Material provided
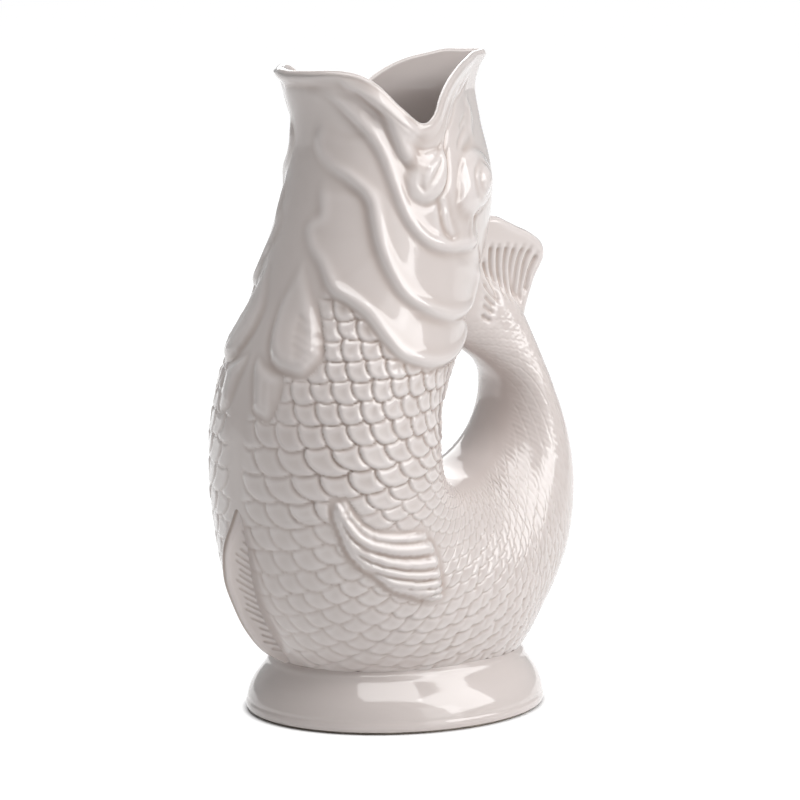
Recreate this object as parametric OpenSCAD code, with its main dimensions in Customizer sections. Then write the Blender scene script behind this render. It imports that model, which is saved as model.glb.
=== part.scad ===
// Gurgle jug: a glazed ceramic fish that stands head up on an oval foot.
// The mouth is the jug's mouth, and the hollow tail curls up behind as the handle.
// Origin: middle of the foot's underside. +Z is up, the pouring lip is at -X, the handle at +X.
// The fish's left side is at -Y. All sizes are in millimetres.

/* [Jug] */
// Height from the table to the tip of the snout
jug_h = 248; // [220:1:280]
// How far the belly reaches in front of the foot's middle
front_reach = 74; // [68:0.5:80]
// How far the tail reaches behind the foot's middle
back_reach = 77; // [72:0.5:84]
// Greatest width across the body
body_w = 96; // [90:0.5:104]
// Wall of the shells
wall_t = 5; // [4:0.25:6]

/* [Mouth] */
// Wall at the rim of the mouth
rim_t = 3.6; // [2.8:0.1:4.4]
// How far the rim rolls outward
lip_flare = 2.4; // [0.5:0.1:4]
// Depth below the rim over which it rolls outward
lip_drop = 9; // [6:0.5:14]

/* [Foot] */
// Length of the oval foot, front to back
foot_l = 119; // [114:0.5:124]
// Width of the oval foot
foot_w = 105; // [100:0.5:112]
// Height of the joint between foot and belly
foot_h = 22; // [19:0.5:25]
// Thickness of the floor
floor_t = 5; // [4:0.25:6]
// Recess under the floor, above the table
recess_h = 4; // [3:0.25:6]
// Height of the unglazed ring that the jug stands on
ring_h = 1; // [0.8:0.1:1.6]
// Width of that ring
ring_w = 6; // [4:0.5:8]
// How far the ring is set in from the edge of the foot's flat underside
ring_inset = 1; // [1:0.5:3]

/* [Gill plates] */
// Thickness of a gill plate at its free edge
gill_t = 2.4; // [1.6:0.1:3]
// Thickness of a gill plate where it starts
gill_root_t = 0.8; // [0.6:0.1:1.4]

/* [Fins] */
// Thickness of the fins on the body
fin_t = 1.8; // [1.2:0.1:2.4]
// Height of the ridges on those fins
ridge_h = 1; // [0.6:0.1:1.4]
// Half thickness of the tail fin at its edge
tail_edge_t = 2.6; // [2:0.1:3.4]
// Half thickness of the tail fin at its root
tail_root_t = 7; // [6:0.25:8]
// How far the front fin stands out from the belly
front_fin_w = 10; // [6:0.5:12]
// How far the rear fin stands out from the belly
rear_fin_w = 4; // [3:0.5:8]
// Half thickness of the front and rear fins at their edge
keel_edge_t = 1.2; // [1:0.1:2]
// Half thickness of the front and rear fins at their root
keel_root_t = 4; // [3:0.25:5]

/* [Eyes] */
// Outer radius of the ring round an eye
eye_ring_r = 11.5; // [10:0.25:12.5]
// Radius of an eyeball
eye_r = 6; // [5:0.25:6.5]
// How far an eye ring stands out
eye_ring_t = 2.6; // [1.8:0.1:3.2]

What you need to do
Repeat, exactly and only, the lines from the beginning of the material through the line that contains "lip_drop = 9; // [6:0.5:14]".

The answer
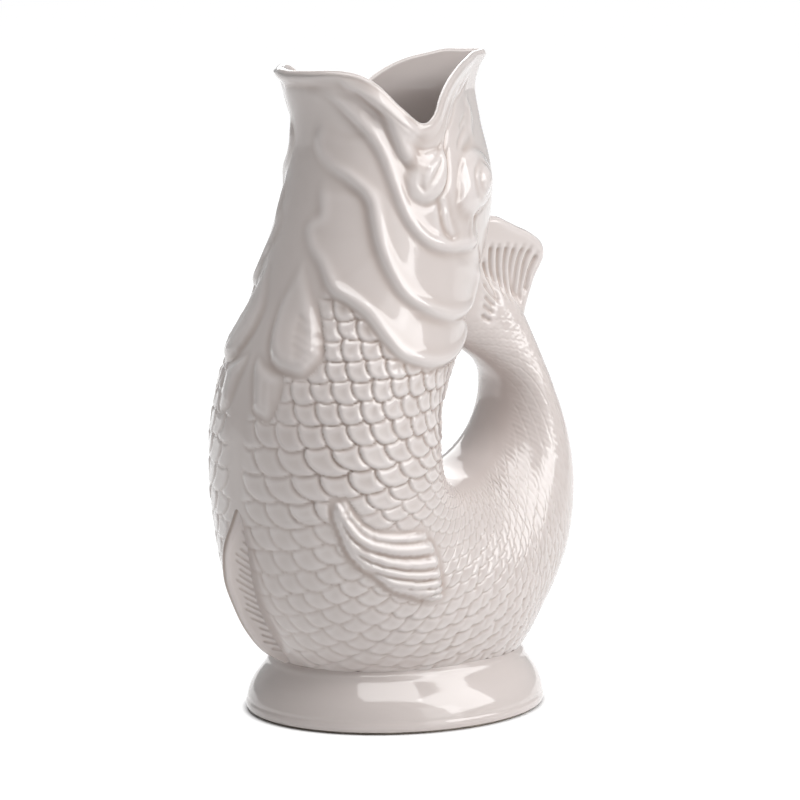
Recreate this object as parametric OpenSCAD code, with its main dimensions in Customizer sections. Then write the Blender scene script behind this render. It imports that model, which is saved as model.glb.
=== part.scad ===
// Gurgle jug: a glazed ceramic fish that stands head up on an oval foot.
// The mouth is the jug's mouth, and the hollow tail curls up behind as the handle.
// Origin: middle of the foot's underside. +Z is up, the pouring lip is at -X, the handle at +X.
// The fish's left side is at -Y. All sizes are in millimetres.

/* [Jug] */
// Height from the table to the tip of the snout
jug_h = 248; // [220:1:280]
// How far the belly reaches in front of the foot's middle
front_reach = 74; // [68:0.5:80]
// How far the tail reaches behind the foot's middle
back_reach = 77; // [72:0.5:84]
// Greatest width across the body
body_w = 96; // [90:0.5:104]
// Wall of the shells
wall_t = 5; // [4:0.25:6]

/* [Mouth] */
// Wall at the rim of the mouth
rim_t = 3.6; // [2.8:0.1:4.4]
// How far the rim rolls outward
lip_flare = 2.4; // [0.5:0.1:4]
// Depth below the rim over which it rolls outward
lip_drop = 9; // [6:0.5:14]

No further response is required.